- Goal of the exercise: Exactly reproduce the lines that follow.

- Collected material:
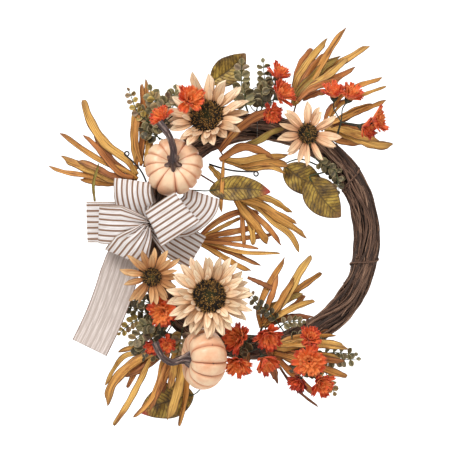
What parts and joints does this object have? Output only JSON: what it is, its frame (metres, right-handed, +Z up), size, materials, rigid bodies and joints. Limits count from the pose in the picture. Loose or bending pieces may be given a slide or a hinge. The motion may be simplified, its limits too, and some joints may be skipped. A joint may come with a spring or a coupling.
{
  "type": "harvest door wreath",
  "caption": "Grapevine ring wreath dressed with pumpkins, sunflowers, daisies, dried strap leaves and a striped ribbon bow, hung by a wire loop.",
  "frame": {"origin": "where a door hook carries the hanging loop, inside its top", "axes": "+Z up, +Y towards the door that the wreath hangs on, +X to the right for a person facing the door"},
  "size_m": [0.5309, 0.1302, 0.6122],
  "materials": {
    "vine": "rough dry grapevine",
    "wire": "dark lacquered floral wire",
    "ribbon": "woven ticking, cream with brown stripes",
    "cream_petal": "veined cloth petals",
    "peach_petal": "veined cloth petals",
    "seed_disc": "flocked seed head",
    "green_plastic": "moulded calyx on coated wire",
    "pumpkin": "satin painted foam",
    "pumpkin_stem": "painted woody stem",
    "magnolia_leaf": "coated cloth leaf with printed veins",
    "husk_leaf": "dyed strap leaves on wire",
    "eucalyptus": "dusty cloth leaves on wire",
    "daisy": "dyed cloth petals on wire"
  },
  "bodies": {
    "wreath": {"core_vines": "vine", "outer_vine_1": "vine", "outer_vine_2": "vine", "outer_vine_3": "vine", "hanger_band": "wire", "husk_spray_left": "husk_leaf", "husk_spray_upper_left": "husk_leaf", "husk_spray_top_right": "husk_leaf", "husk_spray_right": "husk_leaf", "husk_spray_ring_top": "husk_leaf", "husk_spray_centre": "husk_leaf", "husk_spray_centre_left": "husk_leaf", "husk_spray_lower_centre": "husk_leaf", "husk_spray_lower_right": "husk_leaf", "husk_spray_lower_left": "husk_leaf", "eucalyptus_upper_left": "eucalyptus", "eucalyptus_top": "eucalyptus", "eucalyptus_left": "eucalyptus", "eucalyptus_lower_right": "eucalyptus", "eucalyptus_lower_centre": "eucalyptus", "magnolia_leaf_top": "magnolia_leaf", "magnolia_leaf_centre": "magnolia_leaf", "magnolia_leaf_right_low": "magnolia_leaf", "magnolia_leaf_right_high": "magnolia_leaf", "magnolia_leaf_bottom": "magnolia_leaf", "tendril_left": "wire", "tendril_centre": "wire", "bow_tie_wire": "wire", "bow_loop_top_left": "ribbon", "bow_loop_left": "ribbon", "bow_loop_left_back": "ribbon", "bow_loop_lower_left": "ribbon", "bow_loop_front": "ribbon", "bow_loop_right": "ribbon", "bow_loop_lower_right": "ribbon", "bow_tail_root": "ribbon", "sunflower_upper_left_petals": "cream_petal", "sunflower_upper_left_disc": "seed_disc", "sunflower_upper_left_calyx": "green_plastic", "sunflower_upper_right_petals": "peach_petal", "sunflower_upper_right_disc": "seed_disc", "sunflower_upper_right_calyx": "green_plastic", "sunflower_left_petals": "peach_petal", "sunflower_left_disc": "seed_disc", "sunflower_left_calyx": "green_plastic", "sunflower_lower_petals": "cream_petal", "sunflower_lower_disc": "seed_disc", "sunflower_lower_calyx": "green_plastic", "pumpkin_upper_body": "pumpkin", "pumpkin_upper_stem": "pumpkin_stem", "pumpkin_lower_body": "pumpkin", "pumpkin_lower_stem": "pumpkin_stem", "daisy_spray_upper_left": "daisy", "daisy_spray_top": "daisy", "daisy_spray_right": "daisy", "daisy_spray_left": "daisy", "daisy_spray_bottom": "daisy", "daisy_spray_lower_right": "daisy"},
    "hanging_loop": {"hanging_loop": "wire"},
    "bow_tail": {"bow_tail": "ribbon"}
  },
  "joints": [
    {"name": "hanging_loop_swing", "type": "hinge", "parent": "wreath", "child": "hanging_loop", "pos_m": [0, 0.00389, -0.037], "axis": [1, 0, 0], "range_deg": [-140, 0]},
    {"name": "bow_tail_swing", "type": "hinge", "parent": "wreath", "child": "bow_tail", "pos_m": [-0.205, -0.03611, -0.2659], "axis": [-0.9336, 0, 0.3584], "range_deg": [-4, 25]}
  ]
}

- The solution:
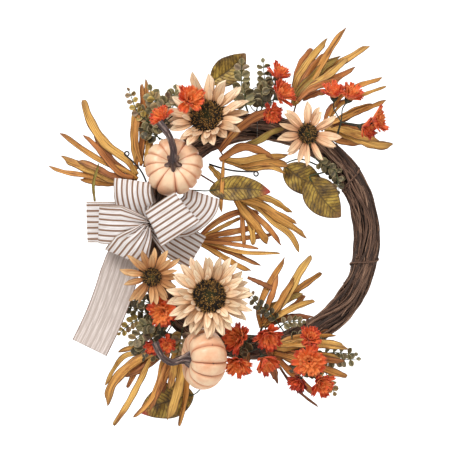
What parts and joints does this object have? Output only JSON: what it is, its frame (metres, right-handed, +Z up), size, materials, rigid bodies and joints. Limits count from the pose in the picture. Loose or bending pieces may be given a slide or a hinge. The motion may be simplified, its limits too, and some joints may be skipped. A joint may come with a spring or a coupling.
{
  "type": "harvest door wreath",
  "caption": "Grapevine ring wreath dressed with pumpkins, sunflowers, daisies, dried strap leaves and a striped ribbon bow, hung by a wire loop.",
  "frame": {"origin": "where a door hook carries the hanging loop, inside its top", "axes": "+Z up, +Y towards the door that the wreath hangs on, +X to the right for a person facing the door"},
  "size_m": [0.5309, 0.1302, 0.6122],
  "materials": {
    "vine": "rough dry grapevine",
    "wire": "dark lacquered floral wire",
    "ribbon": "woven ticking, cream with brown stripes",
    "cream_petal": "veined cloth petals",
    "peach_petal": "veined cloth petals",
    "seed_disc": "flocked seed head",
    "green_plastic": "moulded calyx on coated wire",
    "pumpkin": "satin painted foam",
    "pumpkin_stem": "painted woody stem",
    "magnolia_leaf": "coated cloth leaf with printed veins",
    "husk_leaf": "dyed strap leaves on wire",
    "eucalyptus": "dusty cloth leaves on wire",
    "daisy": "dyed cloth petals on wire"
  },
  "bodies": {
    "wreath": {"core_vines": "vine", "outer_vine_1": "vine", "outer_vine_2": "vine", "outer_vine_3": "vine", "hanger_band": "wire", "husk_spray_left": "husk_leaf", "husk_spray_upper_left": "husk_leaf", "husk_spray_top_right": "husk_leaf", "husk_spray_right": "husk_leaf", "husk_spray_ring_top": "husk_leaf", "husk_spray_centre": "husk_leaf", "husk_spray_centre_left": "husk_leaf", "husk_spray_lower_centre": "husk_leaf", "husk_spray_lower_right": "husk_leaf", "husk_spray_lower_left": "husk_leaf", "eucalyptus_upper_left": "eucalyptus", "eucalyptus_top": "eucalyptus", "eucalyptus_left": "eucalyptus", "eucalyptus_lower_right": "eucalyptus", "eucalyptus_lower_centre": "eucalyptus", "magnolia_leaf_top": "magnolia_leaf", "magnolia_leaf_centre": "magnolia_leaf", "magnolia_leaf_right_low": "magnolia_leaf", "magnolia_leaf_right_high": "magnolia_leaf", "magnolia_leaf_bottom": "magnolia_leaf", "tendril_left": "wire", "tendril_centre": "wire", "bow_tie_wire": "wire", "bow_loop_top_left": "ribbon", "bow_loop_left": "ribbon", "bow_loop_left_back": "ribbon", "bow_loop_lower_left": "ribbon", "bow_loop_front": "ribbon", "bow_loop_right": "ribbon", "bow_loop_lower_right": "ribbon", "bow_tail_root": "ribbon", "sunflower_upper_left_petals": "cream_petal", "sunflower_upper_left_disc": "seed_disc", "sunflower_upper_left_calyx": "green_plastic", "sunflower_upper_right_petals": "peach_petal", "sunflower_upper_right_disc": "seed_disc", "sunflower_upper_right_calyx": "green_plastic", "sunflower_left_petals": "peach_petal", "sunflower_left_disc": "seed_disc", "sunflower_left_calyx": "green_plastic", "sunflower_lower_petals": "cream_petal", "sunflower_lower_disc": "seed_disc", "sunflower_lower_calyx": "green_plastic", "pumpkin_upper_body": "pumpkin", "pumpkin_upper_stem": "pumpkin_stem", "pumpkin_lower_body": "pumpkin", "pumpkin_lower_stem": "pumpkin_stem", "daisy_spray_upper_left": "daisy", "daisy_spray_top": "daisy", "daisy_spray_right": "daisy", "daisy_spray_left": "daisy", "daisy_spray_bottom": "daisy", "daisy_spray_lower_right": "daisy"},
    "hanging_loop": {"hanging_loop": "wire"},
    "bow_tail": {"bow_tail": "ribbon"}
  },
  "joints": [
    {"name": "hanging_loop_swing", "type": "hinge", "parent": "wreath", "child": "hanging_loop", "pos_m": [0, 0.00389, -0.037], "axis": [1, 0, 0], "range_deg": [-140, 0]},
    {"name": "bow_tail_swing", "type": "hinge", "parent": "wreath", "child": "bow_tail", "pos_m": [-0.205, -0.03611, -0.2659], "axis": [-0.9336, 0, 0.3584], "range_deg": [-4, 25]}
  ]
}